Écoutez vos développeurs

Si vous êtes un décideur, vous auriez peut-être du écouter vos développeurs en amont. Ce sont eux qui sont au coeur du métier.

Vous n’imposez pas vos outils à votre maçon, votre jardinier, votre restaurateur ou votre assistante ? Pourquoi le faire avec les développeurs ?

Arrêtez tout

Inutile de courir après de nouvelles fonctionnalités.

Capture des sessions WWDC de Apple en 2015 (droits réservés à Apple)

Arrêtez les développements et focalisez-vous sur les performances. Et donc la réécriture en natif.

Vous irez plus vite pour la suite. Vous ne serez plus au pied du mur.

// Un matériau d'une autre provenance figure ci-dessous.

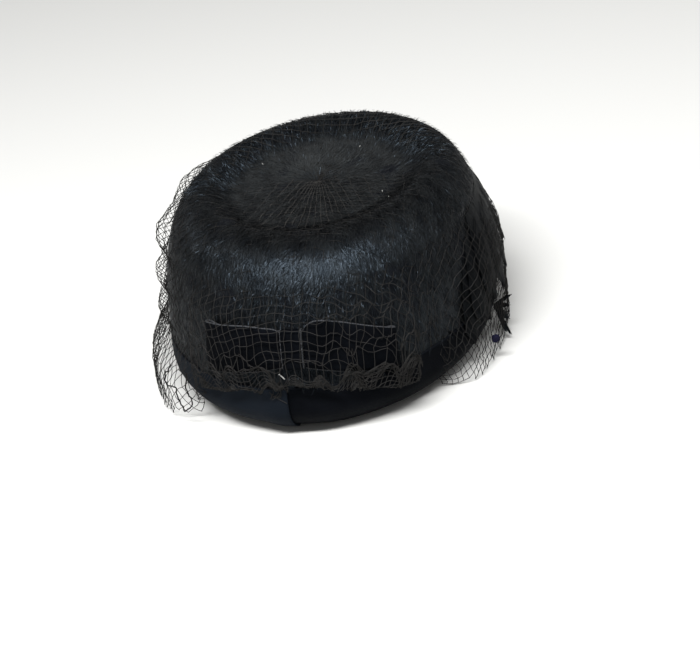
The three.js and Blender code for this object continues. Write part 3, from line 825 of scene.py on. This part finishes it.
# Spray: a few loose feather tips that stand out from under the wing, low on the wearer's right.
SPRAY_ROOT = (88.5, 0.0215, 0.0030)
SPRAY_TIPS = [
    {"angle": 88, "height": 0.0300, "off": 0.0140, "width": 0.0055},
    {"angle": 88, "height": 0.0225, "off": 0.0125, "width": 0.0060},
    {"angle": 87, "height": 0.0140, "off": 0.0122, "width": 0.0070},
    {"angle": 85, "height": 0.0055, "off": 0.0136, "width": 0.0026},
    {"angle": 84, "height": 0.0085, "off": 0.0112, "width": 0.0024},
    {"angle": 94, "height": 0.0065, "off": 0.0095, "width": 0.0045},
]
SPRAY_BARBS = 26

spray_parts = []
for row in SPRAY_TIPS:
    tip = (row["angle"], row["height"], row["off"])
    spray_parts.append(feather_parts(SPRAY_ROOT, tip, row["width"], SPRAY_BARBS, rng))
spray_points, spray_triangles = gather_parts(spray_parts)
spray = add_piece(
    "feathers_spray", spray_points, spray_triangles, FEATHER_MATERIAL, smooth=False, closed=False)
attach(spray, "root")
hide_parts("feather_spray")

# Veil: a square of knotted net laid over the whole hat and tacked at the swirl. It is drawn in and
# stitched above the band across the back, and hangs loose in puffs round the sides and the front.
NET_CELL = 0.0059
NET_REACH = 0.232
NET_REACH_BACK = 0.295
THREAD_RADIUS = 0.000235
KNOT_RADIUS = 0.00036
VEIL_OFF = 0.0007
VEIL_ON_TIP = 0.0004
VEIL_ON_CREST = 0.0010
VEIL_OVER_BOW = 0.0082
VEIL_OVER_WING = 0.0094
VEIL_PUFF_LEFT = 0.0150
VEIL_PUFF_RIGHT = 0.0096
VEIL_LOWEST = 0.0006
OVER_BOW_ENDS = (0.080, 0.069)
OVER_BOW_TOP = (0.095, 0.083)
OVER_WING_TOP = (0.098, 0.060)
PUFF_TOP = (0.050, 0.020)
LOOSE_LEFT = (-36, -47)
LOOSE_RIGHT = (50, 64)
GATHERED_LEFT = (-42, -30)
GATHERED_RIGHT = (62, 42)
TACK_PULL = 0.96
TACK_LENGTH = 0.082
TACK_WIDTH = 0.054
TACK_ASIDE = 0.010
GATHER_START = 0.183
GATHER_RATE = 0.86
SIDE_SCALLOPS = [
    {"height": 0.102, "half": 0.0075, "out": 0.0112},
    {"height": 0.079, "half": 0.006, "out": 0.0075},
    {"height": 0.056, "half": 0.006, "out": 0.0070},
]
VEIL_EDGE = [
    {"angle": -180, "height": 0.0025},
    {"angle": -100, "height": 0.0012},
    {"angle": -49, "height": 0.0010},
    {"angle": -42, "height": 0.0060},
    {"angle": -38, "height": 0.0160},
    {"angle": -34, "height": 0.0290},
    {"angle": -23, "height": 0.0315},
    {"angle": -15, "height": 0.0360},
    {"angle": -8, "height": 0.0335},
    {"angle": 0, "height": 0.0400},
    {"angle": 6, "height": 0.0380},
    {"angle": 15, "height": 0.0325},
    {"angle": 25, "height": 0.0285},
    {"angle": 35, "height": 0.0230},
    {"angle": 44, "height": 0.0200},
    {"angle": 58, "height": 0.0015},
    {"angle": 100, "height": 0.0010},
    {"angle": 180, "height": 0.0025},
]

# Tone of the net's threads: a base tone, a painted highlight over the back, paler on the far crest, a
# painted highlight on the threads drawn up to the tack and painted shade on those that cross them, and
# clouds of tone.
THREAD_BASE_TONE = 0.08
THREAD_HIGHLIGHT_BACK = 0.16
THREAD_CREST_TONE = 0.20
THREAD_FAN_LIGHT_SHADE = {"crosswise": -0.08, "lengthwise": 0.55}
THREAD_TONE_CLOUDS = {"depth": 0.07, "size": 0.02, "seed": 56}

NET_MATERIAL = shaded_material(
    "net_thread", (0.0025, 0.0023, 0.0021), (0.032, 0.0305, 0.0290),
    {"Roughness": 0.7, "Specular IOR Level": 0.15})


def table_curve(table, key, value, where):
    """A column read between its rows by smooth steps."""
    keys = np.array([row[key] for row in table])
    values = np.array([row[value] for row in table])
    after = np.clip(np.searchsorted(keys, where), 1, len(keys) - 1)
    share = ease(keys[after - 1], keys[after], where)
    return values[after - 1] + (values[after] - values[after - 1]) * share


def slack(angle):
    """How free of the wall the veil hangs: stitched down across the back, loose everywhere else."""
    turn = half_turn(angle)
    return np.where(turn < 0, ease(*LOOSE_LEFT, turn), ease(*LOOSE_RIGHT, turn))


def veil_off(angle, level):
    """Distance of the veil off the felt: close on the tip, over the bow and the wing, and out in puffs
    low on the sides and the front."""
    _, height = section(level)
    turn = half_turn(angle)
    along = np.radians(turn) * SWELL_HALF_WIDTH - BOW_MIDDLE
    over_edge = ease(0, 0.004, height - table_curve(VEIL_EDGE, "angle", "height", turn))
    bow = ease(*OVER_BOW_ENDS, np.abs(along)) * over_edge * ease(*OVER_BOW_TOP, height)
    at_wing = ease(WING_REAR - 8, WING_REAR, turn) * ease(WING_FRONT + 9, WING_FRONT, turn)
    wing = at_wing * ease(*OVER_WING_TOP, height)
    loose = VEIL_PUFF_LEFT + (VEIL_PUFF_RIGHT - VEIL_PUFF_LEFT) * (1 + np.sin(np.radians(turn))) / 2
    puff = loose * slack(angle) * ease(*PUFF_TOP, height)
    side = ease(-48, -62, turn) * ease(-150, -120, turn) * (0.75 + 0.25 * np.sin(np.radians(turn) * 9))
    scallop = 0
    for row in SIDE_SCALLOPS:
        scallop = scallop + row["out"] * np.exp(-((height - row["height"]) / row["half"]) ** 2)
    trim = np.maximum(VEIL_OVER_BOW * bow, VEIL_OVER_WING * wing)
    wall = VEIL_OFF + side * scallop + np.maximum(trim, puff)
    crest = ease(105, 130, np.abs(turn)) * ease(1.80, 1.92, level) * ease(2.22, 2.08, level)
    tip = VEIL_OFF + (VEIL_ON_TIP - VEIL_OFF) * ease(2, 2.2, level)
    return np.where(level >= 2, tip, wall) + VEIL_ON_CREST * crest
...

Pensez avant tout aux utilisateurs

Vous ne devez pas créer une app pour avoir une app.

Tout ceci doit avoir du sens. L’app fait partie de votre produit.

Apprenez à connaître vos utilisateurs. Leurs usages du mobile. Et focalisez-vous là-dessus.

Faites moins, faites mieux.

Une app ne doit pas être une copie mobile d’un site web.

Une app (mobile, tablette, assistant vocale, ou autre) est le plus court chemin entre votre utilisateur et vous.

Utilisez les outils offerts par les constructeurs

Arrêtez de réinventer la roue.

Si vous êtes les meilleurs dans votre métier, vous êtes bien loin de connaître les subtilités qui ont amenés Google et Apple au succès.

Écoutez. Observez. Apprenez.

Google et Apple vous propose des outils qui vous permettront d’offrir de meilleurs services à vos utilisateurs en vous rapprochant d’eux au maximum.

Et ils sont bien meilleurs que vous dans ce domaine.

Suivez-les plutôt que de vous obstiner.

Si aujourd’hui vous avez encore une chance de vous rattraper, n’oubliez pas que d’autres trains sont en marche : le vêtement connecté (écouteurs, montres), la maison connectée (Google Home, HomeKit), les assistants (Siri, Google Assistant, Alexa, Facebook Messenger), la voiture connectée (Carplay, Android Car), la TV connectée (Apple TV, Android TV), la réalité augmentée, la réalité virtuelle. Et bien d’autres.

Faites preuve de modestie et conformez-vous aux exigences des principaux acteurs du marché. Cela vous permettra de vous focaliser sur votre domaine de compétence premier : votre métier. Le reste, c’est pour Google et Apple.